Before entering academia, Dr. Manfred Elfstrom, Associate Professor of Political Science at UBC Okanagan, was driven by firsthand encounters with people and movements striving for social change. His academic journey emerged from years of work with non-profit organizations advancing labour rights in China, and with an initiative tracking China’s experiment with village elections. Through this work, Dr. Elfstrom encountered individuals and civil society groups who achieved meaningful victories in difficult political contexts — breakthroughs that led him to ask bigger questions about how such efforts accumulate, and what conditions might enable broader transformation.
This curiosity about real-world political dynamics ultimately drew him back into formal study. Dr. Elfstrom’s doctoral research examined workers organizing in China, revealing how such organizing produced contradictory outcomes: it expanded both the state’s capacity for responsiveness and its means of repression, resulting in what he described as a distorted form of political development. Over time, Dr. Elfstrom’s work has broadened to place Chinese politics in comparative perspective, identifying parallels and contrasts with other settings and, most recently, exploring civic participation in natural resource–dependent regions in different parts of the world.
A Cross-Disciplinary Role at UBC Okanagan
At UBCO, Dr. Elfstrom pursues research on China, labour politics, social movements, and authoritarianism, while teaching undergraduate courses that bring these themes to life. He also contributes to the interdisciplinary Global Studies program by leading graduate seminars. Dr. Elfstrom also serves as Program Coordinator for the International Relations Major — a program that introduces students to global issues through a wide array of disciplines including Anthropology, Economics, History, Indigenous Studies, Philosophy, Political Science, and Sociology.
He finds great joy in conducting fieldwork abroad and in those moments when students, through rigorous inquiry, begin to see the world through the lens of social science and think how they can use that lens to inform their political involvement. At the same time, Dr. Elfstrom embraces the challenges of academic life, balancing teaching, research, program leadership, and mentoring.
Teaching with Curiosity and Care
Dr. Elfstrom’s teaching philosophy centers on fostering both engagement and analytical precision. He aims to instill in students not only excitement about politics, but also the ability to study it rigorously and communicate findings effectively. His classrooms are welcoming yet challenging spaces where strong opinions are debated with civility, and where students grapple with empirical puzzles tied to their normative commitments. Dr. Elfstrom encourages students to ask, for instance: if you wish to understand why some countries have higher inequality than others, what data do you need, and how should you approach comparing them?

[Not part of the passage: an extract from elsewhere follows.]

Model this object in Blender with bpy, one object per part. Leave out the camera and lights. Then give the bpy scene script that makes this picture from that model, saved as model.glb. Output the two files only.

In his undergraduate seminars on social movements, students engage in research exercises that range from survey design to interviews with local community members. The end-of-semester research presentations, in which students reflect on and discuss their findings with classmates, stand out as especially meaningful moments in Dr. Elfstrom’s teaching.

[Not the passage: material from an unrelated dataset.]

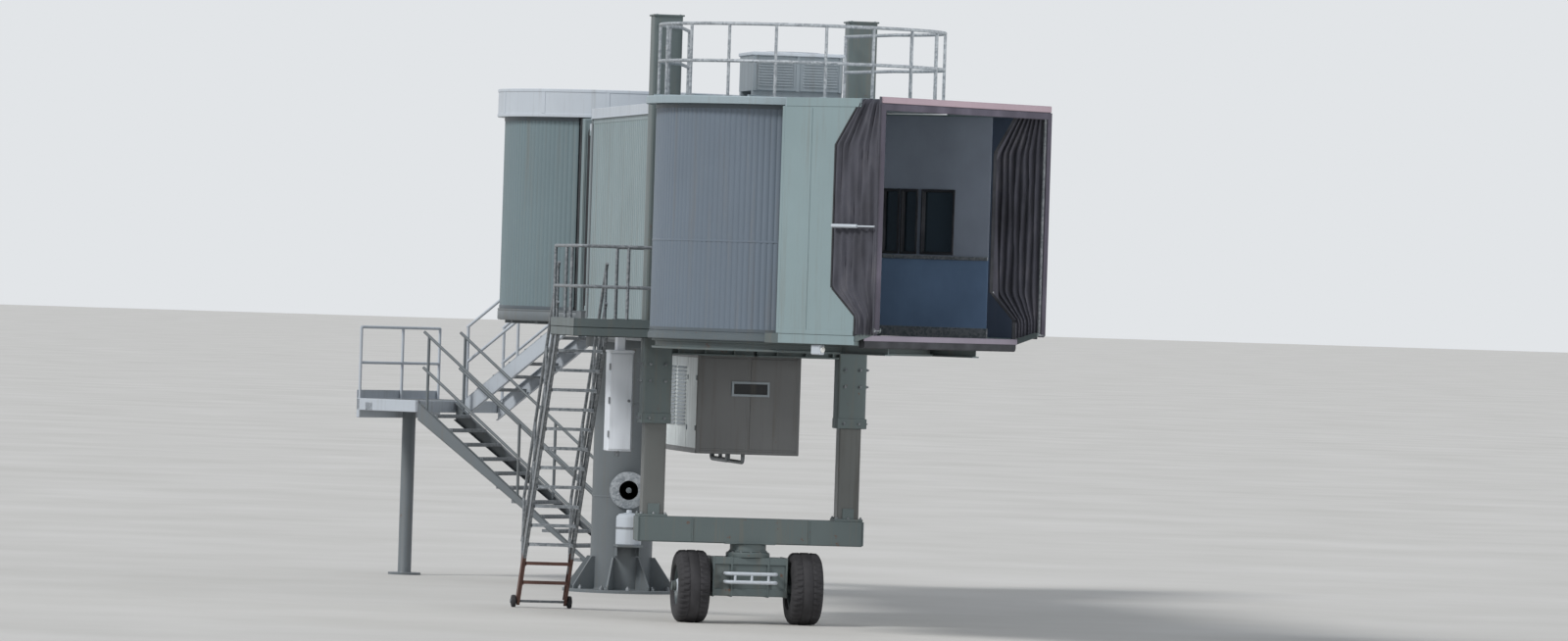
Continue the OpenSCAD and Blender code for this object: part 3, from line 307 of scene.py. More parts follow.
def piece(name, shape, finish, body, *stands_for, crease=32):
    """A shape as an object: its closed skins turned outwards, smooth but for creases, riding
    on a body and standing for the CAD nodes that it takes the place of."""
    points, faces = shape
    mesh = bpy.data.meshes.new(name)
    mesh.from_pydata(points.tolist(), [], [f for group in faces for f in group.tolist()])
    skin = bmesh.new()
    skin.from_mesh(mesh)
    bmesh.ops.recalc_face_normals(skin, faces=skin.faces)
    skin.to_mesh(mesh)
    skin.free()
    mesh.shade_smooth()
    mesh.set_sharp_from_angle(angle=math.radians(crease))
    mesh.materials.append(finish)
    made = bpy.data.objects.new(name, mesh)
    scene.collection.objects.link(made)
    if body:
        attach(made, body)
    if stands_for:
        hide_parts(*stands_for)
    return made


def paint(name, colour, rough=0.46, blotch=0.07, streak=0.14, chip=0.0,
          dirt=(112, 104, 92)):
    """Weathered paint on steel. Wide noise lightens and darkens the colour, noise squeezed to
    upright threads runs dust down it, a sharp-edged noise shows rust where it is chipped, and
    a fine noise gives the rolled coat its orange peel."""
    made, tree, shader = bare_material(name)
    colour = linear(*colour)
    shades = ramp(noise(tree, 1.1, detail=5), [
        (0.3, colour * (1 - blotch)), (0.5, colour), (0.72, np.clip(colour * (1 + blotch), 0, 1))])
    threads = noise(tree, 7.0, stretch=(1.6, 1.6, 0.07), detail=5, roughness=0.7)
    shown = mixed(ramp(threads, [(0.52, 0), (0.78, streak * 2.2)]), shades, linear(*dirt))
    if chip:
        spots = noise(tree, 9.0, detail=8, roughness=0.72)
        rust = ramp(spots, [(0.70 - chip, 0), (0.74 - chip, 0.85)])
        shown = mixed(rust, shown, linear(98, 66, 48))
    finished(shader, shown, threads, (0.3, 0.8), (rough - 0.06, rough + 0.16),
             noise(tree, 55.0, detail=2), 0.05)
    return made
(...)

Research That Illuminates Ordinary People’s Agency
Dr. Elfstrom’s enduring research interest lies in understanding how ordinary people can reshape institutions that dominate their lives. Among his most meaningful projects is an ongoing comparative study of civic participation in coal-dependent regions of Appalachia and northern China. This work combines interviews with activists and community members and a large-scale quantitative data project that catalogs collective actions — from protests and strikes to petitions and lawsuits — across both regions. Leading a team of student research assistants through this complex analytical work has been one of Dr. Elfstrom’s most rewarding experiences at UBCO.
Beyond Academia
Beyond his academic work, Dr. Elfstrom maintains longstanding interests in art and history. An undergraduate major in both fields, he continues to paint and draw, reads widely— especially in history—and enjoys spending time outdoors in the Okanagan.
Impact and Aspirations
Dr. Elfstrom’s first book, Workers and Change in China: Resistance, Repression, Responsiveness (Cambridge University Press, 2021), remains his proudest professional accomplishment to-date, both for its scholarly contribution and for the questions it continues to inspire. He was also honoured with an Outstanding Instructor award, recognizing his commitment to teaching excellence.

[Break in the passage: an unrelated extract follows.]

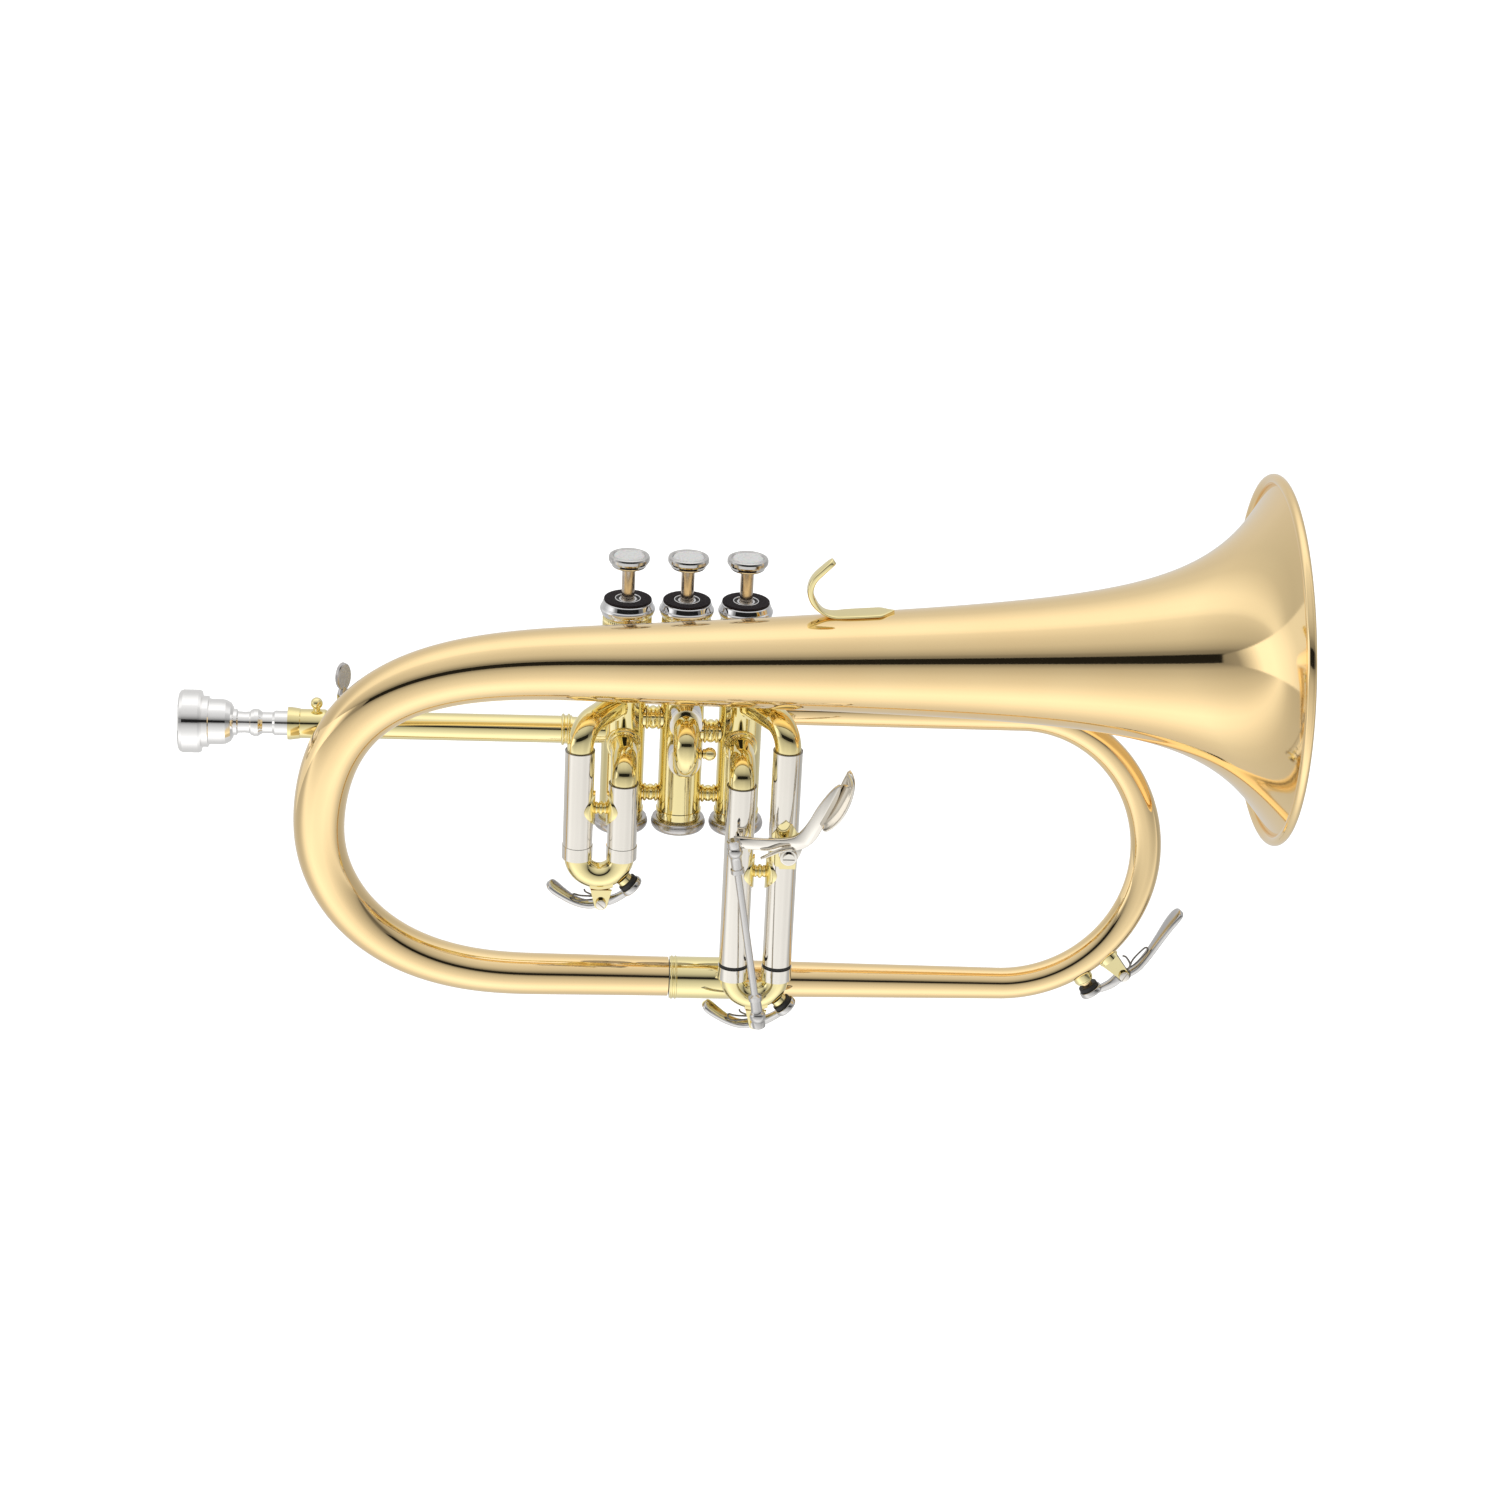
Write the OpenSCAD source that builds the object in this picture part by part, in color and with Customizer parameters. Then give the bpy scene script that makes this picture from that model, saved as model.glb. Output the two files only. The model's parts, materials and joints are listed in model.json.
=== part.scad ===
// B flat flugelhorn: conical bell loop, three piston valves, slides, third slide trigger and water keys.
// Frame: +X points from the mouthpiece to the bell, +Z points up along the valves towards the finger buttons.
// +Y is the player's left. The origin is on the second valve's axis at the height of the leadpipe's bore.
// All lengths are in millimetres.

/* [Valves] */
// Distance between neighbouring valve axes
valve_pitch = 24.2; // [23.8:0.1:24.8]
// Outer diameter of a valve casing
casing_d = 18; // [17.8:0.1:18.2]
// Inner diameter of a valve casing
casing_bore = 16.6; // [16.2:0.1:16.8]
// Height of the finger buttons' top face
button_top = 78.3; // [78:0.1:80]

/* [Tubing] */
// Outer diameter of the knuckles, bows and crossover tubes
knuckle_d = 10.8; // [10.4:0.1:11]
// Outer diameter of the outer slide legs
leg_d = 12.2; // [12:0.1:12.4]
// Outer diameter of the inner slide legs
inner_leg_d = 11.4; // [11.2:0.1:11.5]
// Distance between the two legs of a slide
leg_spacing = 18.2; // [18:0.1:18.6]
// Distance from the valve plane to the plane of the first and third slides
slide_reach = 30.5; // [30.4:0.1:31.5]
// Radial running clearance of everything that slides or turns
clearance = 0.05; // [0.03:0.01:0.08]

/* [Bell] */
// Radius of the bell at its rim
rim_r = 75.2; // [74:0.2:77]
// Distance along the bell's axis from the second valve to the rim
rim_x = 241; // [240:1:244]
// Wall of the bell and of its bow
bell_wall = 0.7; // [0.6:0.1:0.9]

/* [Leadpipe] */
// Outer diameter of the leadpipe's outer tube
leadpipe_d = 11.4; // [11.2:0.1:11.6]
// Position of the receiver's mouth
receiver_x = -162.6; // [-163:0.1:-162]
// Radius of the mouthpiece's rim
mouthpiece_r = 13; // [12.6:0.1:13.4]

/* [Hidden] */
$fn = 64;
casing_r = casing_d / 2;
bore_r = casing_bore / 2;
piston_r = bore_r - clearance;
knuckle_r = knuckle_d / 2;
knuckle_bore_r = knuckle_r - 0.6;
leg_r = leg_d / 2;
sleeve_r = leg_r + 0.25;
inner_leg_r = inner_leg_d / 2;
leg_bore_r = inner_leg_r + clearance;
leadpipe_r = leadpipe_d / 2;

// valve stack
casing_bottom = -41;
casing_top = 54.6;
cap_bead_z = 54.9;
cap_bead_r = 11.3;
cap_top = 58.4;
felt_top = 59.3;
stem_r = 2.7;
piston_bottom = -14;
piston_top = 38;
button_r = 8.4;
pearl_r = 6.4;
brace_z = -27.6;
bell_brace_z = 41;

// heights of the ports on the casings
lead_z = 0;
cross12_z = 6.5;
cross23_z = 0.8;
crook_z = 10.8;
low_port_z = -2.2;
high_port1_z = 14.3;
high_port3_z = 16.2;
low_bend_r = 7.8;
high_bend_r = 10;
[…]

As Dr. Elfstrom looks to the years ahead, his work remains guided by a commitment to understanding how collective action unfolds under constraint, and what it reveals about the possibilities for meaningful political change. Through research that bridges regions and methodologies, and through teaching that encourages both curiosity and care, he seeks to equip students with the analytical tools needed to engage thoughtfully with a complex world.
Whether conducting fieldwork, mentoring student researchers, or guiding undergraduates through their first sustained encounters with political analysis, Dr. Elfstrom’s work reflects a belief that careful scholarship and engaged teaching can illuminate paths forward—even in the most challenging political contexts.